TASK PROMPT:
In the listing below, find every line with the string "else" and pull it out.
┌─ DATA TO PROCESS
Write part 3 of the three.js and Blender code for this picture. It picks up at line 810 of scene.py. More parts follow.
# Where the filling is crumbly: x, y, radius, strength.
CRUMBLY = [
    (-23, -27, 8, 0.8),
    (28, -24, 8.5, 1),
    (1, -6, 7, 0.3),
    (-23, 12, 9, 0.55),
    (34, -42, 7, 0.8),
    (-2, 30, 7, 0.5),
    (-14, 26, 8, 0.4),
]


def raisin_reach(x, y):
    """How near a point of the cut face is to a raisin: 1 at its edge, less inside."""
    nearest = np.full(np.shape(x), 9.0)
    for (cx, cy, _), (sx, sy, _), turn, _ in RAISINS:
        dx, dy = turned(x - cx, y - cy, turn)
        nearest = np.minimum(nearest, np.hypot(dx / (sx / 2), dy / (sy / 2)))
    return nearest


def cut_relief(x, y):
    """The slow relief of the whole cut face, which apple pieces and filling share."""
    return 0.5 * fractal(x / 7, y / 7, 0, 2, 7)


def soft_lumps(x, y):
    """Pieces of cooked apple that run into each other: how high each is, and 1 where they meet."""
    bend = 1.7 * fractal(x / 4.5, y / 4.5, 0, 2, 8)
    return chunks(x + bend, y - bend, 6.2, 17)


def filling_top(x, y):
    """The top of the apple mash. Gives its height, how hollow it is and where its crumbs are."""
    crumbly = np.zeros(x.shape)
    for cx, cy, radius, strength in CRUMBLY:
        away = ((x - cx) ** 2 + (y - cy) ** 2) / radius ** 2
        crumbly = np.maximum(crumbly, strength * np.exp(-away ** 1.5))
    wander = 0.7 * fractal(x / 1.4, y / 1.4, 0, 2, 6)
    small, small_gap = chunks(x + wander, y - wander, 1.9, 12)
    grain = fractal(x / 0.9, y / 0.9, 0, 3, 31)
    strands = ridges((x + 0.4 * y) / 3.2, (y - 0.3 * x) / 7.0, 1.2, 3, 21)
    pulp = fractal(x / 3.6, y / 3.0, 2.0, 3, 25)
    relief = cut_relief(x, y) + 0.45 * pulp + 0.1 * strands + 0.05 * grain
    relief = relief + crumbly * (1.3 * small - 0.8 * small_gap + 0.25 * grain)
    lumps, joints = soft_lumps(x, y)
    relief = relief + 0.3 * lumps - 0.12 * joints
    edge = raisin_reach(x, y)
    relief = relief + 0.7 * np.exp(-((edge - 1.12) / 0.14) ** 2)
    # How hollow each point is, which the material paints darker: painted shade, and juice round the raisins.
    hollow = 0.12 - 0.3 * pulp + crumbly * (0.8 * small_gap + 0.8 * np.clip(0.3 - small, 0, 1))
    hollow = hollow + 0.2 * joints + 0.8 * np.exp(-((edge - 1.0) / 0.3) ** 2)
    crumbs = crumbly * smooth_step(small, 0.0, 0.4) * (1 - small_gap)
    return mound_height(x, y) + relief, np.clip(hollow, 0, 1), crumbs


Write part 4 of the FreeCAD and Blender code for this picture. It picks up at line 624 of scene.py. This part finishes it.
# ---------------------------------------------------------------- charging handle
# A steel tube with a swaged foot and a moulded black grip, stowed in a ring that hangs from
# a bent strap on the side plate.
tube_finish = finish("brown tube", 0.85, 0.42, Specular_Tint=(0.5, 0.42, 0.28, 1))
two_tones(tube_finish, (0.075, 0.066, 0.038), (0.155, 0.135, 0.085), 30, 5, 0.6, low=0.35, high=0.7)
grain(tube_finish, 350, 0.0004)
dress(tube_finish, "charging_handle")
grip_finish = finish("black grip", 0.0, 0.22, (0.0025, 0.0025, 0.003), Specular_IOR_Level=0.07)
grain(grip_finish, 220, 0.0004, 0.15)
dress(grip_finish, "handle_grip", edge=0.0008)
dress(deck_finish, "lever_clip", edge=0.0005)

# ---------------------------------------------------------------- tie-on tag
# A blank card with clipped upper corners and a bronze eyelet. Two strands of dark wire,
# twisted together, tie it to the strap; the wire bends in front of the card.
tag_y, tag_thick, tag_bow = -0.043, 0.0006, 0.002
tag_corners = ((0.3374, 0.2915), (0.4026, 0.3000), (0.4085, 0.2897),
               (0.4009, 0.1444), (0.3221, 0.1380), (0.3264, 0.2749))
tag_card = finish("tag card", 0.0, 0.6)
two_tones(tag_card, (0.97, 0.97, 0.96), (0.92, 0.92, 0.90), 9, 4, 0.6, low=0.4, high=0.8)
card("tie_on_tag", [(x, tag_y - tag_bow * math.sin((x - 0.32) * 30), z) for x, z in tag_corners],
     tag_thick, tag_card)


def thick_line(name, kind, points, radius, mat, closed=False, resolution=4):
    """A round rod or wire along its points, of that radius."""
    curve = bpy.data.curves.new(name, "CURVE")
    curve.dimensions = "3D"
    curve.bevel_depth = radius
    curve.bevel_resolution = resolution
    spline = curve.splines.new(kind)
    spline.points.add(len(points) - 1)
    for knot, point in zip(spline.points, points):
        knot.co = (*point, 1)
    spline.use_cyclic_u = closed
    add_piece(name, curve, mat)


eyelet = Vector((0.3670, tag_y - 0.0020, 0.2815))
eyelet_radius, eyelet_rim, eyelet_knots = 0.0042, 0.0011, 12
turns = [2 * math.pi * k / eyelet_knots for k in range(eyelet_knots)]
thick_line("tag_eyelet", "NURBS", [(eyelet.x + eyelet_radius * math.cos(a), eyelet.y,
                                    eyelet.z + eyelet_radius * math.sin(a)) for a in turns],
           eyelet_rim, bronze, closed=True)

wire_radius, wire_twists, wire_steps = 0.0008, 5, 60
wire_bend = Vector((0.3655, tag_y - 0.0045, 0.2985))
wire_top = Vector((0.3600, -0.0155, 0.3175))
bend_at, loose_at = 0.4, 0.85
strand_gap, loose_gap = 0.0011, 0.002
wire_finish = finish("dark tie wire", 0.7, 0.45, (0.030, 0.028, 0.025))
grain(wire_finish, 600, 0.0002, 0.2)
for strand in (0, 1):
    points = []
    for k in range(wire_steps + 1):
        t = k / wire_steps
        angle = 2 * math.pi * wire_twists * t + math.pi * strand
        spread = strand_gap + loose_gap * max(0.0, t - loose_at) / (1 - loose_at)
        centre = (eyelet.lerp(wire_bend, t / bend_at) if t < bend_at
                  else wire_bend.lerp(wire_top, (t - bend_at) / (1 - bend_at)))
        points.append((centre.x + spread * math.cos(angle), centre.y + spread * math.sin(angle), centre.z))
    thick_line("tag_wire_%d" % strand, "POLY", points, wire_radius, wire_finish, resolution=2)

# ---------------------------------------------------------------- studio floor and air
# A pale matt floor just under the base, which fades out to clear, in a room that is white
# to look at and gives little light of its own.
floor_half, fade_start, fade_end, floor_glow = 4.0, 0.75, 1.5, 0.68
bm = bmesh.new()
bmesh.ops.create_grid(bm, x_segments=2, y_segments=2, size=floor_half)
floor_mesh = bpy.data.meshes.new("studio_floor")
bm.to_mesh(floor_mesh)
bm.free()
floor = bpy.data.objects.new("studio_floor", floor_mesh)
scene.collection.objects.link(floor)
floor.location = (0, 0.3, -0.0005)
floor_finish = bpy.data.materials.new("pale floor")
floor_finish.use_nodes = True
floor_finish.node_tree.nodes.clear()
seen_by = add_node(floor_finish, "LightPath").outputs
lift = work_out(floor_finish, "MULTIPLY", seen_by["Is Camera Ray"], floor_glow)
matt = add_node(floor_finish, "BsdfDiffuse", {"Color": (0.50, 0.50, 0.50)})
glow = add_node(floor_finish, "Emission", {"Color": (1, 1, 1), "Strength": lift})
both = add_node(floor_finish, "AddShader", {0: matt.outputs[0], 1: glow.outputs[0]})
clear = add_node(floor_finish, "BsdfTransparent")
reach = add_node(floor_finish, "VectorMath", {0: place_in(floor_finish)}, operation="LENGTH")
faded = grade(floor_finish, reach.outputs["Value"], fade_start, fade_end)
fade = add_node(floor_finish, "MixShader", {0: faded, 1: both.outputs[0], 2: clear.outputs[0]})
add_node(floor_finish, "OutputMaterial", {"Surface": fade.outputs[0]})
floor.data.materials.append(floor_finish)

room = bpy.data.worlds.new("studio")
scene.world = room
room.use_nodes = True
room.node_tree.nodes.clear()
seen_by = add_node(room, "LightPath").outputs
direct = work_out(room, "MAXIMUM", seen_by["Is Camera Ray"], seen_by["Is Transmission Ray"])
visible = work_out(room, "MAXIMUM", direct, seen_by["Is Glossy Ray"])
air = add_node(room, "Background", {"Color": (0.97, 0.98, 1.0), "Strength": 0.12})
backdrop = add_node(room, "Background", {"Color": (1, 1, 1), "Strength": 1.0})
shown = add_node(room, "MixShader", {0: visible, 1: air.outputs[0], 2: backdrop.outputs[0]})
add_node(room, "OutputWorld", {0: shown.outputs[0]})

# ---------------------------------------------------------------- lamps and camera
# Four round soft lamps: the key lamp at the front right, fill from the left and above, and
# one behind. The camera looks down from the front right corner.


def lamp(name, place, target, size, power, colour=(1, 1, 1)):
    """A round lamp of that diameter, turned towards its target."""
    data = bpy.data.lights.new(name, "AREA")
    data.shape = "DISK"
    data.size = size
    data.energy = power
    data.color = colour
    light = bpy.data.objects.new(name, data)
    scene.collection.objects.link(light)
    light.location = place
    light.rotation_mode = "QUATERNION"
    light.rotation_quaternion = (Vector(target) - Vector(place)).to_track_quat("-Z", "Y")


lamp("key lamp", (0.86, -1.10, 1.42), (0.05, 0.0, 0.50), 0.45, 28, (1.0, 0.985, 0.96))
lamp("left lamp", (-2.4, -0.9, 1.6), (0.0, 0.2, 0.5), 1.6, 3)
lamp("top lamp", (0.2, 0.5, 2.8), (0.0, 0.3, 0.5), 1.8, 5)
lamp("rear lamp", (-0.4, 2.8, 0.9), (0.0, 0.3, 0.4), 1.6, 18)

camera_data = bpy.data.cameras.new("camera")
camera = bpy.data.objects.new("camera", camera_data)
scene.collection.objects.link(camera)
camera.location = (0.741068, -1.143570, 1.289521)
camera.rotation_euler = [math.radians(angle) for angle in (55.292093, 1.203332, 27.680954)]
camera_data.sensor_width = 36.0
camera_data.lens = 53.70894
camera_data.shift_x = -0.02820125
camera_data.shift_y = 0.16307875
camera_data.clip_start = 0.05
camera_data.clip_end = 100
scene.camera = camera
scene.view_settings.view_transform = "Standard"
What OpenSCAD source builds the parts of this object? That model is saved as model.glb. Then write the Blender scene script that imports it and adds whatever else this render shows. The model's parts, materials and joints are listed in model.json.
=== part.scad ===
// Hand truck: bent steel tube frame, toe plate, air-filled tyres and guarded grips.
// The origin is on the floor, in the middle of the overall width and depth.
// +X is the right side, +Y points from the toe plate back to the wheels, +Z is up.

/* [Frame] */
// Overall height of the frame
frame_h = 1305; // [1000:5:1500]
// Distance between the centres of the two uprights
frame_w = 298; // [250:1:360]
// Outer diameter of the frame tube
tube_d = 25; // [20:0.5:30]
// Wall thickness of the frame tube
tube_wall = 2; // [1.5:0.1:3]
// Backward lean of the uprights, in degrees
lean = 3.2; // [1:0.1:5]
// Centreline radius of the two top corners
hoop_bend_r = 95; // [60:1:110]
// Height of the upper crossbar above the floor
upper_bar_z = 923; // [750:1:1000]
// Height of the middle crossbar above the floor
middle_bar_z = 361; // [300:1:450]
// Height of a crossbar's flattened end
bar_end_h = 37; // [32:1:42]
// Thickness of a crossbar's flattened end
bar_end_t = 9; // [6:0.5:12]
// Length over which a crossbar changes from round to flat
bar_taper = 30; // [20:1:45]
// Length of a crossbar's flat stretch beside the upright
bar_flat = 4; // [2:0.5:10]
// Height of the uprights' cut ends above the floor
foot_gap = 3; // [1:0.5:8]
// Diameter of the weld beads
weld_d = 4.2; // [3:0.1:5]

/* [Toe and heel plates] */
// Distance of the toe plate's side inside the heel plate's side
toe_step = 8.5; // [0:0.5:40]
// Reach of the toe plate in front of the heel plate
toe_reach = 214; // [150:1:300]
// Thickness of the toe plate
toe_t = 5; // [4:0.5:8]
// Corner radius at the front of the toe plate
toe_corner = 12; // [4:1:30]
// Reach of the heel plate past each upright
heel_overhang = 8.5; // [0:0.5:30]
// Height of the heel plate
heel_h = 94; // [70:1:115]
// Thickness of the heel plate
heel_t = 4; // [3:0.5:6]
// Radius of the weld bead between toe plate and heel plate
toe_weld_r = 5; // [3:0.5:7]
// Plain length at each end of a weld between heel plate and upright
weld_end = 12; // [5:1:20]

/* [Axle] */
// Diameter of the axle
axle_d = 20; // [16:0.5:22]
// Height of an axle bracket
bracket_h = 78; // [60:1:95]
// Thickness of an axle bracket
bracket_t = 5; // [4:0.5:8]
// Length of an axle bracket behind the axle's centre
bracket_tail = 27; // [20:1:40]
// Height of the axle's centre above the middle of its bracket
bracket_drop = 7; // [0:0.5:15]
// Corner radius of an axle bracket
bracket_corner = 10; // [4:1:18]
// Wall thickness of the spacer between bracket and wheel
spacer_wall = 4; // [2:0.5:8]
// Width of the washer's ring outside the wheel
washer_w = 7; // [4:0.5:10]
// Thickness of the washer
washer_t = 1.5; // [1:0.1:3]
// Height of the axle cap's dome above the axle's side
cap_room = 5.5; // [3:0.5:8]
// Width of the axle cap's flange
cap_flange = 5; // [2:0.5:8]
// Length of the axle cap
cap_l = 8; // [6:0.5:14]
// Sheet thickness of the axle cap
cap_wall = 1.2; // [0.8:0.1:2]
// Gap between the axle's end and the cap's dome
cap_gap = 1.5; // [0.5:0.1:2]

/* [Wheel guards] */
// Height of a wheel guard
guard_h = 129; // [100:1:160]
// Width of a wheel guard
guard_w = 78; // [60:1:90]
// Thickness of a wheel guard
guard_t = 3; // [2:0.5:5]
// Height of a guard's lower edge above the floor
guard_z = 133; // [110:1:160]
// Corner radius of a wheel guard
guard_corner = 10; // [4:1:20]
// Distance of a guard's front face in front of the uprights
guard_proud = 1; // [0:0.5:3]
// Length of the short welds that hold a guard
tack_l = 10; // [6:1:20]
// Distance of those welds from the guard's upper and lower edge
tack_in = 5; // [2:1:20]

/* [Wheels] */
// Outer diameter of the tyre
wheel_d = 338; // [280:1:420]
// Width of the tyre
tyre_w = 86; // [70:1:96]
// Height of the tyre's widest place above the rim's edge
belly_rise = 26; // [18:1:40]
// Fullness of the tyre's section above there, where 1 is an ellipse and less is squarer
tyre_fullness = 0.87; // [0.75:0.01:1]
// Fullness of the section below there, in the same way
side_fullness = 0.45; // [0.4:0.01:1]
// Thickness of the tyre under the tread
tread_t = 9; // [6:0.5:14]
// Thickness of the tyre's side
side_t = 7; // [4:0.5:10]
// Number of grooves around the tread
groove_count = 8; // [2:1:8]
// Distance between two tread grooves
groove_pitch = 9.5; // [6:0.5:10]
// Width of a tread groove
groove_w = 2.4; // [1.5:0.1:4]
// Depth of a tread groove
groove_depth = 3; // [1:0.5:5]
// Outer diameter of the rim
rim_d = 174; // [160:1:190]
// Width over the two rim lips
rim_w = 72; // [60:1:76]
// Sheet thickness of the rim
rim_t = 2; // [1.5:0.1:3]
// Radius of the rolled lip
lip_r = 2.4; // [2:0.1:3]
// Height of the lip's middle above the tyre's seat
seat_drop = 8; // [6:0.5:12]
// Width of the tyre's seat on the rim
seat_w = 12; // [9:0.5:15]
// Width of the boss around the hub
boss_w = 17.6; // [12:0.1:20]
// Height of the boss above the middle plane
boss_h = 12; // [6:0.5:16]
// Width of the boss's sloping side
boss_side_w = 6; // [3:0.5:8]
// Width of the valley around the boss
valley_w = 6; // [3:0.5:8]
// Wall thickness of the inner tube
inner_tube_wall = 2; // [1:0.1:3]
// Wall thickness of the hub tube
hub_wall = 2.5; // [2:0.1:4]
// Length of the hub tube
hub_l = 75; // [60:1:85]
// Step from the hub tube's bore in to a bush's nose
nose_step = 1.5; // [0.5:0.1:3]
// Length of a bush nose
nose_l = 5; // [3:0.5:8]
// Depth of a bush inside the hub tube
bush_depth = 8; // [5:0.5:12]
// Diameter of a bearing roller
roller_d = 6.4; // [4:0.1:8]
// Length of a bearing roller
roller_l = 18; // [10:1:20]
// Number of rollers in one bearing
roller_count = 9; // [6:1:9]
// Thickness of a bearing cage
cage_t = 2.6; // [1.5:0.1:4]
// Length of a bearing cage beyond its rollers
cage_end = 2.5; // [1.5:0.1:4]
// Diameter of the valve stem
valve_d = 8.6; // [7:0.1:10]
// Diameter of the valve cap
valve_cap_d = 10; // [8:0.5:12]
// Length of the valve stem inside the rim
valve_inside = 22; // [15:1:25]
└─
EXERCISE RESPONSE:
                  else wire_bend.lerp(wire_top, (t - bend_at) / (1 - bend_at)))
What OpenSCAD source builds the parts of this object? That model is saved as model.glb. Then write the Blender scene script that imports it and adds whatever else this render shows. The model's parts, materials and joints are listed in model.json.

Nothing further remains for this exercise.